E’ comprovato il fatto che entrambi i roster collaborino settimanalmente
per lo scambio di giocatori, come è anche ribadito il fatto
che la JPA si muova da brand indipendente. Non c’è
bisogno di vederla in campo tutte le settimane per valorizzarne
la tesi – la JPA ha dalla sua il merito dell’essere
artista del proprio nome, del proprio entourage. Il Friday Nights
Lights Show viene si posto come prima valvola di sfogo, ma certamente
non come prima priorità.
Un
roster nato per caso, forse voluto dal destino stesso. Noi ci abbiamo
visto qualcosa di più, soprattutto in termini di byrates,
di ascolti. Fare di un terzo brand la shoot di punta della stagione
in corso? Non solo. Se vi piace di più il termine, vedetela
un po’ come una sorta di rappresentativa. Definirla "Nazionale",
ci va ancora un po’ troppo larga, soprattutto per il livello
ancora non del tutto elevato dello show. Ma vi racconterò
di più. Anno 2004, fine Ottobre. Compleanno di Flavio festeggiato
al compianto Charro di Cornate d’Adda. Dopo una succulenta
mangiata messico / brasiliana viene il momento del degenero con
conseguente apertura dei regali. Tra le perle futili un cd, regalato
dal cugino Sco. Ma non un cd qualunque – bensi un album di
quelli che trovi nei cestelli dei vari ipermercati, il cui prezzo
vari tra i 2 ai 5 €. Infili la mano e ci puoi trovare di tutto,
dai canti gregoriani della mongolia orientale al country arrangiato
da un gruppo maniscalchi indios locali. Il fato volle però
porgerci il meglio. JIM CROCE – The Collection.

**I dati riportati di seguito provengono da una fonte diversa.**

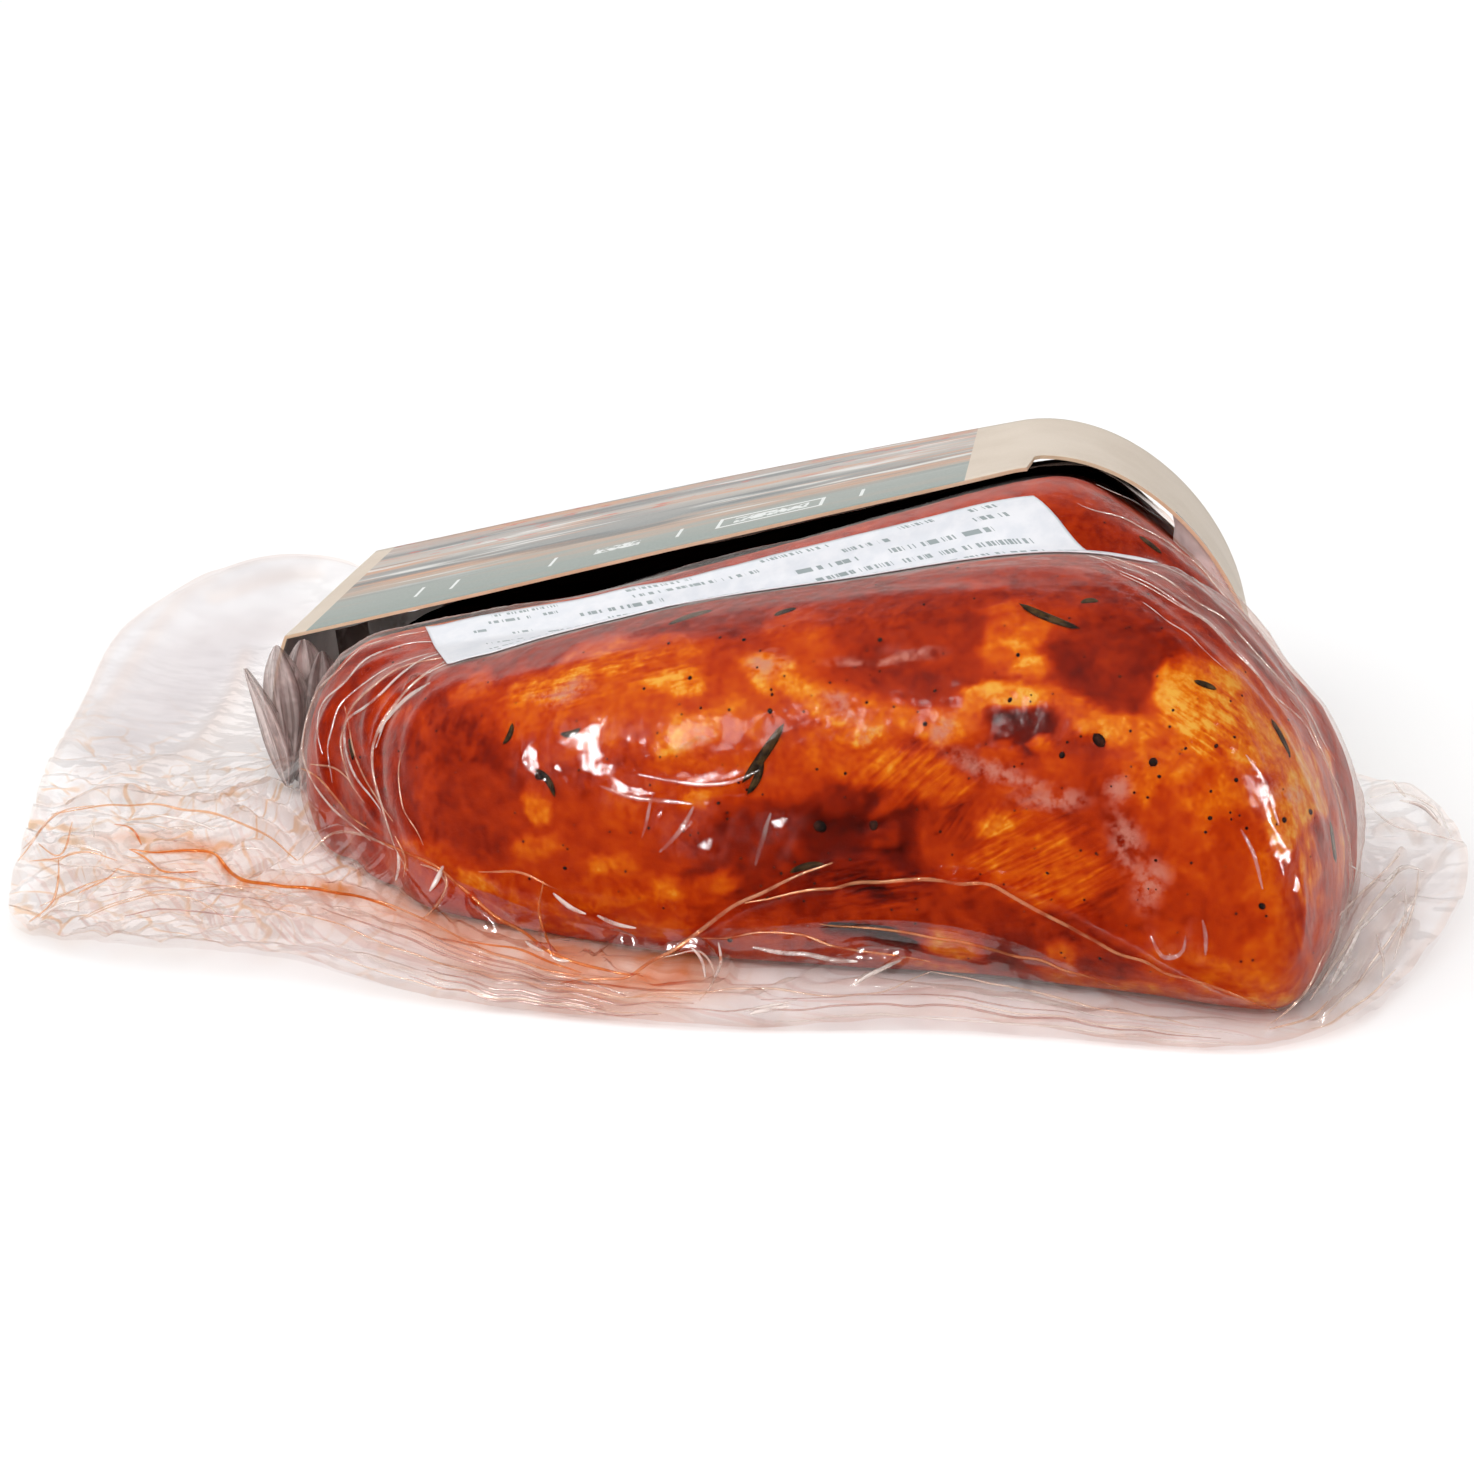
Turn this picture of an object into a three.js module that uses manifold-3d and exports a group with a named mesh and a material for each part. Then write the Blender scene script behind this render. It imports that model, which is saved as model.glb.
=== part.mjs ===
// A vacuum pack of marinated spareribs: a clear bag shrunk over two folded racks, with a crumpled
// margin all round, a price label in the valley between the racks, and a paperboard wrap that
// arches over the rear half. Millimetres, +Z up, +X to the right, +Y to the back. The origin is
// the centre of the bag's outline, on the surface it lies on.
import * as THREE from "three";
import { mergeVertices } from "three/addons/utils/BufferGeometryUtils.js";
import Module from "manifold-3d";

const wasm = await Module();
wasm.setup();

// ---- Driving dimensions ------------------------------------------------------------------

const BAG_LENGTH = 281; // edge to edge of the margin, along X
const BAG_DEPTH = 202; // edge to edge of the margin, along Y
const MARGIN_THICK = 1.9; // both webs of film with the air in their creases
const MARGIN_ROOT_LIFT = 3; // height of the margin's middle where it leaves the meat
const MARGIN_ROOT_SHARE = 0.5; // how far out from the centre the margin's hidden root lies
const MARGIN_CENTRE = [20, -5];

const BELLY_SHARE = 0.36; // height of a rack's widest line, as a share of its crest
const UNDERSIDE_SINK = 6; // how far below the table an unpressed underside would bulge
const REAR_FALL_RATE = 5; // how soon behind its crest a rack's top falls

const CARD_THICK = 0.9;
const CARD_FRONT = -5; // Y of the top panel's front edge
const CARD_REAR = 55; // Y of the rear edge
const CARD_FLAP_FRONT = 8; // Y of the right flap's front edge, set back by a notch
const CARD_NOTCH_X = 60; // where the set-back begins
const CARD_REAR_DROP = 5; // how much lower the crest lies at the rear edge
const CARD_REAR_PULL = 3; // how much nearer the left the crest and right flap lie there

const LABEL_THICK = 0.4;
const LABEL_GAP = 0.55; // clear height over the bag's smooth top

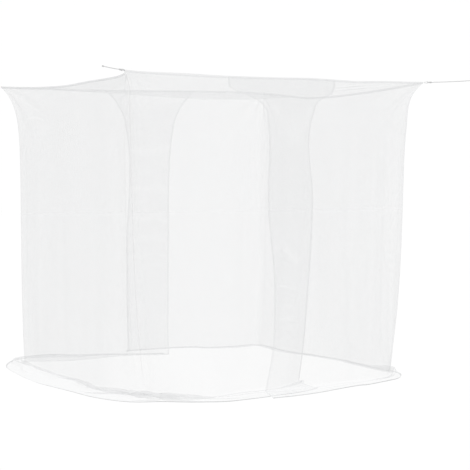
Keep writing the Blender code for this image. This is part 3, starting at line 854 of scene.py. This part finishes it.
class NET_OT_wall_cloths(bpy.types.Operator):
    """Hangs the two wall cloths, with their hems turned, their hanging folds and their loose feet"""

    bl_idname = "net.wall_cloths"
    bl_label = "Wall Cloths"

    def execute(self, context):
        sizes = context.scene.net_sizes
        for node, cloth in WALL_CLOTHS.items():
            tops, across_offsets = self.columns(cloth, sizes)
            downs, down_offsets = self.rows(sizes)
            top, down = np.meshgrid(tops, downs)
            reach = 0.0005
            points = cloth.surface(top, down)
            side = cloth.surface(top + reach, down) - cloth.surface(top - reach, down)
            fall = cloth.surface(top, down + reach) - cloth.surface(top, np.maximum(down - reach, 0))
            normals = np.cross(fall, side)
            normals /= np.maximum(np.linalg.norm(normals, axis=-1, keepdims=True), 1e-12)
            outward = normals * -1.0 if self.faces_in(points, normals) else normals
            points = points - outward * (across_offsets[None, :] + down_offsets[:, None])[..., None]
            points[..., 2] += sizes.hem_rise * ease((down - CUT + sizes.hem) / sizes.hem)
            inside = (tops > cloth.start + sizes.hem * 1.01) & (tops < cloth.end - sizes.hem * 1.01)
            at_side = ~(inside[1:] | inside[:-1])
            above = downs < CUT - sizes.hem * 1.01
            at_foot = ~(above[1:] | above[:-1])
            slots = np.where(at_foot[:, None], 2, np.where(at_side[None, :], 1, 0))
            materials = [net_material(finish) for finish in ("sheer_net", "turned_side", "turned_hem")]
            thing = grid_object(node + "_net", points, top, CUT - down, materials, slots)
            as_net(thing)
            stand_for(thing, node)
        return {"FINISHED"}

    @staticmethod
    def faces_in(points, normals):
        """True if the normals point into the net."""
        row = len(points) // 3
        return float((points[row, :, :2] * normals[row, :, :2]).sum()) < 0

    @staticmethod
    def columns(cloth, sizes):
        """(places at the top, distances in from the outer face) of the columns, with a hem at each end."""
        close = np.geomspace(0.004, 0.12, 14)
        corners = np.concatenate([NET.corners - NET.length, NET.corners])
        near_corner = (corners[:, None] + np.concatenate([-close, close])).ravel()
        hem, fold = sizes.hem, sizes.fold
        even = steps_between(cloth.start + hem, cloth.end - hem, sizes.step)
        extra = near_corner[(near_corner > even[1]) & (near_corner < even[-2])]
        plain = np.unique(np.round(np.concatenate([even, extra]), 5))
        turned = np.array((-hem / 2, 0, fold / 2, 0, -hem / 2, -hem))
        offsets = [0, 0, fold / 2, fold, fold, fold]
        tops = np.concatenate([cloth.start - turned[::-1], plain, cloth.end + turned])
        return tops, np.array([*offsets[::-1], *([0] * len(plain)), *offsets])

    @staticmethod
    def rows(sizes):
        """(distances down, distances in from the outer face) of the rows, with a hem at the bottom."""
        hem, fold, straight = sizes.hem, sizes.fold, -FLOOR - BEND - LIE
        laid = straight + BEND * math.pi / 2
        plain = np.concatenate(
            [
                np.array((0.0, 0.004, 0.009, 0.018)),
                steps_between(0.027, 0.30, 0.011),
                steps_between(0.30, 1.75, 0.028)[1:],
                steps_between(1.75, straight, 0.016)[1:],
                steps_between(straight, laid, 0.006)[1:],
                steps_between(laid, CUT - hem, 0.0032)[1:],
            ]
        )
        turned = [CUT - hem / 2, CUT, CUT + fold / 2, CUT, CUT - hem / 2, CUT - hem]
        offsets = [*([0] * len(plain)), 0, 0, fold / 2, fold, fold, fold]
        return np.array([*plain, *turned]), np.array(offsets)


class NET_OT_roof(bpy.types.Operator):
    """Stretches the roof panel between its four edges, sagging and gathered towards its tips"""

    bl_idname = "net.roof"
    bl_label = "Roof"

    def execute(self, context):
        sizes = context.scene.net_sizes
        shares = self.shares()
        starts = [*NET.corners, NET.corners[0] + NET.length]
        sides = []
        for a, b in zip(starts, starts[1:]):
            places = (a + (b - a) * shares) % NET.length
            sides.append(on_net(places, 0.0, -ROOF_INSET, eave(places)))
        left, back, right, front = sides[0], sides[1], sides[2][::-1], sides[3][::-1]
        u, v = shares[None, :, None], shares[:, None, None]
        points = front[None] * (1 - v) + back[None] * v + left[:, None] * (1 - u) + right[:, None] * u
        points = points - (left[0] * (1 - u) + right[0] * u) * (1 - v)
        points = points - (left[-1] * (1 - u) + right[-1] * u) * v
        u, v = u[..., 0], v[..., 0]
        points[..., 2] -= sizes.roof_sag * np.sin(math.pi * u) * np.sin(math.pi * v)
        points[..., 2] += self.gathers(u, v)
        across, along = np.broadcast_arrays(u * ROOF_CUT[0], v * ROOF_CUT[1])
        # the roof's finish is thinner at grazing views than the walls': painted light from above
        thing = grid_object("roof_net", points, across, along, [net_material("roof_net")])
        as_net(thing)
        stand_for(thing, "roof_panel")
        return {"FINISHED"}

    @staticmethod
    def shares():
        """Where the roof is divided, closer towards its edges."""
        even = np.linspace(0, 1, 97)
        close = np.geomspace(0.0015, 0.05, 12)
        return np.unique(np.round(np.concatenate([even, close, 1 - close]), 5))

    @staticmethod
    def gathers(u, v):
        """Height of the fine folds that run in from the tips and of the slack between them."""
        height = 0.0
        edge = np.sin(math.pi * u) * np.sin(math.pi * v)
        for x, y in ((0, 0), (0, 1), (1, 0), (1, 1)):
            far_x, far_y = np.abs(u - x) * ROOF_CUT[0], np.abs(v - y) * ROOF_CUT[1]
            away, turned = np.hypot(far_x, far_y) / ROOF_GATHER_REACH, np.arctan2(far_y, far_x)
            height = height + ROOF_GATHER_DEPTH * np.sin(ROOF_GATHERS * turned) * away * np.exp(1 - away)
        height += ROOF_SLACK * np.sin(9.0 * u + 2.5 * v) * np.sin(7.0 * v - 1.5 * u + 1.0)
        return height * np.clip(edge * 14, 0, 1)


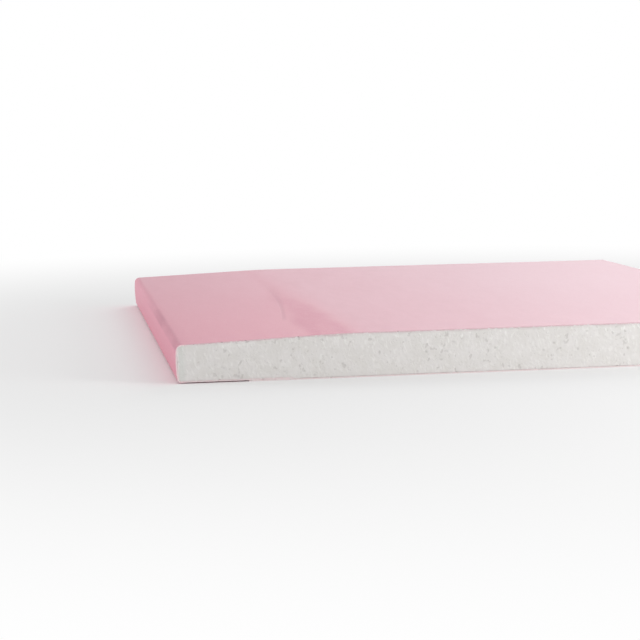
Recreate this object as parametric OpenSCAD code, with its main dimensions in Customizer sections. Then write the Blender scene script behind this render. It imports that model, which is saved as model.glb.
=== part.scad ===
// Cut piece of fire-resistant drywall, lying face up on a level floor.
// A gypsum core lies between two papers. The face paper covers the top, wraps the tapered factory edge
// on the left and folds under as a flap. The back paper laps over that flap. The other three sides are sawn.
// +X runs across the board from the factory edge, +Y along that edge, +Z up, in millimetres.
// The origin is the bottom centre of the piece.

/* [Piece] */
// Overall width, from the outermost point of the factory edge to the sawn side
piece_w = 186; // [120:1:1200]
// Length along the factory edge, between the two sawn ends
piece_l = 200; // [40:1:3000]
// Thickness of the board, both papers included
board_t = 12.5; // [9.5:0.5:19]

/* [Papers] */
// Thickness of the face paper
face_t = 0.4; // [0.3:0.05:0.6]
// Thickness of the back paper
back_t = 0.3; // [0.25:0.05:0.6]
// How far the folded flap of face paper reaches under the board
flap_w = 32; // [24:1:40]
// How far the back paper laps over the flap
lap_w = 12; // [6:1:18]

/* [Tapered factory edge] */
// Width of the taper, measured from the factory edge
taper_w = 48; // [42:1:70]
// How much thinner the board is at the factory edge than in the flat
taper_drop = 1.8; // [0.8:0.1:2.5]
// Length over which the taper blends into the flat face
knee_l = 14; // [4:1:24]
// Radius of the paper over the upper shoulder of the edge
shoulder_r = 1.8; // [1:0.1:2.5]
// Radius of the paper round the lower heel of the edge
heel_r = 1; // [0.8:0.1:2]
// Radius of the slight outward curve of the edge
side_r = 40; // [25:1:80]
// Height of the outermost point of the edge above the floor
crest_h = 6.5; // [5:0.1:7.5]

/* [Hidden] */

// Straight steps used to draw each arc of the edge
heel_steps = 6;
side_steps = 6;
shoulder_steps = 8;
knee_steps = 6;

// The flap and the taper
flap_z = back_t;
flap_top_z = flap_z + face_t;
taper_a = atan(taper_drop / taper_w);
taper_along = [cos(taper_a), sin(taper_a)];
taper_normal = [-sin(taper_a), cos(taper_a)];

// Centre of the outward curve, which touches x = 0 at the height of the crest
side_c = [side_r, crest_h];

// The heel touches the flap's underside and, from within, the outward curve
heel_z = flap_z + heel_r;
heel_c = [side_r - sqrt(pow(side_r - heel_r, 2) - pow(crest_h - heel_z, 2)), heel_z];
heel_a = 180 + asin((crest_h - heel_z) / (side_r - heel_r));

// The shoulder touches the taper and, from within, the outward curve
shoulder_from = [0, board_t - taper_drop] - shoulder_r * taper_normal - side_c;
shoulder_run = -shoulder_from * taper_along
             - sqrt(pow(shoulder_from * taper_along, 2) - shoulder_from * shoulder_from
                    + pow(side_r - shoulder_r, 2));
shoulder_c = side_c + shoulder_from + shoulder_run * taper_along;
shoulder_a = 180 - asin((shoulder_c[1] - crest_h) / (side_r - shoulder_r));

// The knee is an arc that touches the taper and the flat face
knee_r = knee_l / 2 / tan(taper_a / 2);
knee_c = [taper_w + knee_l / 2, board_t - knee_r];

// Points of an arc from angle a0 to angle a1
function arc(c, r, a0, a1, steps) =
    [for (i = [0:steps]) let (a = a0 + (a1 - a0) * i / steps) c + r * [cos(a), sin(a)]];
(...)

Album inizialmente ignorato tra risate e sguardi persi nel vuoto,
ma che nel dopo serata - soprattutto per curiosità –
costrinse il parcheggio intero ad inchinarsi a quello che parecchie
recensioni definiscono un autentico "masterpiece" del
genere. Lucrare su qualcosa di già rimasterizzato e uscito
nelle più disparte salse? Noi ci siamo riusciti, facendoci
addirittura sponsorizzare da una major!